Dabei ist zwischen Sicherstellungsgesetzen, die grundsätzlich nur anwendbar sind, wenn die Voraussetzungen des Zustimmungs-, Bündnis-, Spannungs- oder Verteidigungsfalls vorliegen und Vorsorgegesetzen zu differenzieren, die zusätzlich dann anwendbar sind, wenn besondere Gefahrenlagen, etwa Krisen, Naturkatastrophen oder besonders schwere Unglücksfälle, bzw. Großschadenslagen vorherrschen.
Ziel ist es, die Versorgung der Zivilbevölkerung und der Streitkräfte, mit den erforderlichen Gütern und Leistungen sicherzustellen.
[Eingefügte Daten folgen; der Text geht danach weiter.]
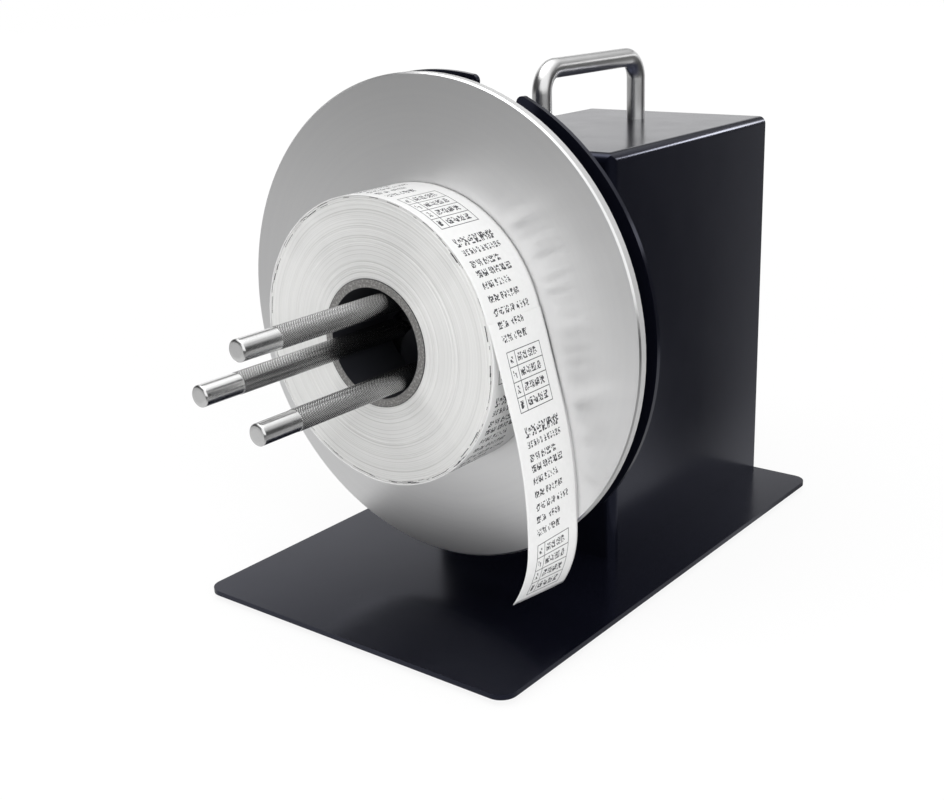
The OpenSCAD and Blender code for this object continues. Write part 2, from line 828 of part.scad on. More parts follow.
module switch_body() {
    color([0.08, 0.08, 0.09]) placed() translate([-control_x, 0, control_z]) difference() {
        union() {
            translate([-switch_bezel_w / 2, box_rear, -switch_bezel_h / 2])
                cube([switch_bezel_w, bezel_t, switch_bezel_h]);
            translate([-switch_body_w / 2, box_rear - switch_depth, -switch_body_h / 2])
                cube([switch_body_w, switch_depth + TINY, switch_body_h]);
            for (z = [-5, 0, 5]) {
                translate([-2.4, box_rear - switch_depth - 7, z - 0.4]) cube([4.8, 7 + TINY, 0.8]);
            }
        }
        rocker_cylinder(rocker_r + 0.35, rocker_w + 0.5);
        rocker_cylinder(rocker_pin_r + RUN, rocker_w + 2.6);
    }
}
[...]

Aber ist es in einem derart heterogenen Bereich wie der Gesundheitsversorgung tatsächlich vorstellbar, dieses Ziel mit einem reinen Sicherstellungsgesetz zu erreichen?
Schon die Corona-Pandemie hat gezeigt, dass das deutsche Gesundheitswesen zwar grundsätzlich sehr leistungsfähig ist, aber Zeitdruck, fehlende Vorbereitung und Vorplanung und die fehlende Einbindung von Akteuren diese Leistungsfähigkeit unnötig beeinträchtigen.
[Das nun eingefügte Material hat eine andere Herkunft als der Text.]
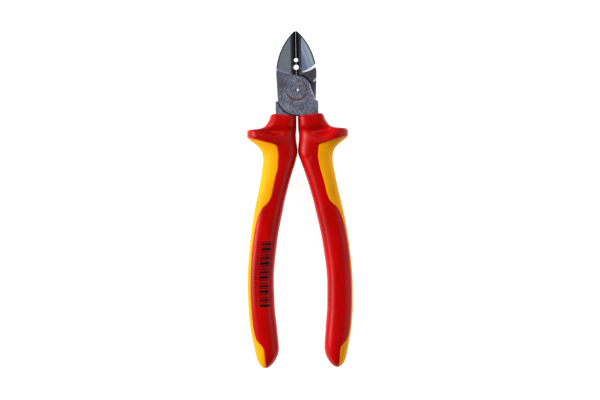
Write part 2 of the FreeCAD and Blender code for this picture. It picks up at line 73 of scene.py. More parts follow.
# Stations across a grip, from the joint down to the end of the handle:
# inner edge x and y, outer edge x and y, half thickness, squareness of the section.
STATIONS = [
    (0.30, -12.40, 11.90, -10.95, 7.5, 3.4),
    (0.30, -12.90, 12.70, -12.00, 7.7, 3.4),
    (0.33, -14.20, 13.20, -13.60, 7.9, 3.4),
    (0.36, -15.60, 14.00, -15.00, 8.0, 3.3),
    (0.38, -16.80, 14.95, -16.30, 8.1, 3.2),
    (0.40, -17.60, 16.30, -17.35, 8.1, 3.1),
    (0.42, -18.20, 18.60, -17.95, 8.1, 3.0),
    (0.46, -18.80, 21.40, -18.30, 8.1, 2.9),
    (0.52, -19.30, 23.30, -18.55, 8.1, 2.9),
    (0.62, -19.90, 24.00, -19.40, 8.1, 2.9),
    (0.72, -20.80, 24.12, -20.60, 8.0, 2.9),
    (0.75, -21.80, 24.00, -21.90, 8.0, 2.9),
    (0.70, -22.80, 23.30, -22.90, 7.9, 2.9),
    (0.62, -23.80, 22.00, -23.90, 7.9, 2.9),
    (0.48, -25.00, 20.40, -25.05, 7.9, 2.9),
    (0.30, -26.30, 18.90, -26.40, 7.9, 2.9),
    (0.12, -27.80, 17.75, -27.80, 7.8, 2.9),
    (0.12, -29.20, 17.00, -29.40, 7.8, 2.9),
    (0.35, -30.70, 16.60, -31.20, 7.8, 2.9),
    (1.00, -32.50, 16.50, -33.00, 7.8, 2.8),
    (2.45, -37.00, 17.00, -37.00, 7.9, 2.8),
    (5.20, -46.00, 18.70, -46.20, 8.1, 2.8),
    (8.20, -58.00, 21.35, -58.30, 8.1, 2.8),
    (11.10, -73.00, 23.65, -73.40, 8.1, 2.8),
    (12.85, -91.00, 24.95, -91.20, 7.9, 2.8),
    (12.60, -103.00, 24.80, -103.10, 7.6, 2.8),
    (11.75, -112.00, 24.05, -112.10, 7.3, 2.7),
    (11.10, -118.50, 23.00, -118.50, 7.0, 2.6),
    (10.92, -121.50, 22.40, -121.50, 6.8, 2.5),
    (11.30, -124.60, 21.80, -124.50, 6.5, 2.4),
    (12.60, -128.00, 20.95, -127.90, 5.7, 2.3),
    (14.40, -130.40, 19.60, -130.30, 4.2, 2.2),
    (15.90, -131.45, 18.20, -131.45, 2.4, 2.1),
    (17.05, -131.70, 17.10, -131.70, 0.1, 2.0),
]

# The line between shell and pad on the front and the back: y, x.
PAD_LINE = [
    (-18.00, 18.60),
    (-18.35, 21.60),
    (-18.90, 23.20),
    (-19.60, 23.65),
    (-22.00, 23.60),
    (-22.70, 22.30),
    (-23.40, 19.70),
    (-24.15, 16.70),
    (-24.90, 13.60),
    (-25.55, 11.20),
    (-26.20, 10.15),
    (-27.20, 9.65),
    (-31.50, 9.20),
    (-34.50, 9.55),
    (-43.00, 11.70),
    (-51.00, 13.70),
    (-53.00, 14.90),
    (-56.00, 18.00),
    (-61.00, 20.30),
    (-67.00, 21.70),
    (-79.00, 23.30),
    (-94.00, 24.00),
    (-109.00, 23.35),
    (-115.00, 22.50),
    (-118.50, 21.20),
    (-120.50, 19.30),
    (-122.25, 18.25),
    (-127.50, 17.65),
    (-131.70, 17.05),
]

# By side, how far the seam lies outside that line, and the y from which it does.
PAD_MOVED = {-1: (-0.45, -33.0), 1: (0.4, -24.0)}
PAD_MOVED_FADE = 5.0

# By side, how much wider the handle is at its inner edge than the stations say.
WIDER = {-1: 0.4, 1: 0.0}
WIDER_START, WIDER_FADE = -29.0, 7.0    # the y from which it is, and the length of the change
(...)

Gesundheitssicherstellungsgesetz – Was nun?
Wenn also die vorbeugende und die reaktive Gefahrenabwehr im Frieden und im Verteidigungsfall gleichberechtigt nebeneinanderstehen, dann ist im zuvor beschriebenen Sinne nur ein Gesundheitssicherstellungs- und –vorsorgegesetz (GSVG) zielführend.
In unserem heterogenen Gesundheitssystem, mit seinen vielfältigen Zuständigkeiten, Aufgaben und Akteuren ist es nicht vorstellbar, dass auf der Grundlage eines reinen Gesundheitssicherstellungsgesetzes in einem vertretbaren zeitlichen Rahmen das auf die Alltagsversorgung im Frieden ausgerichtete Gesundheitssystem auf ein neu sortiertes und mit anderen Schwerpunkten versehenes Gesundheitssystem der Massenversorgung im Kontext der Landes- und Bündnisverteidigung umgestellt werden könnte.
Es braucht zeitnah ein GSVG und dann sofort folgend konkrete Umsetzungsschritte, wie etwa der Erhalt von Krankenhäusern in der Fläche als Sicherheitsvorsorge und Versorgungsanker und die Berücksichtigung dieser Sicherheitsvorsorge und der zivilen Verteidigung im gesundheitlichen Bevölkerungsschutz bei allen aktuellen und zukünftigen Gesetzesvorhaben. 2029 ist nicht mehr weit!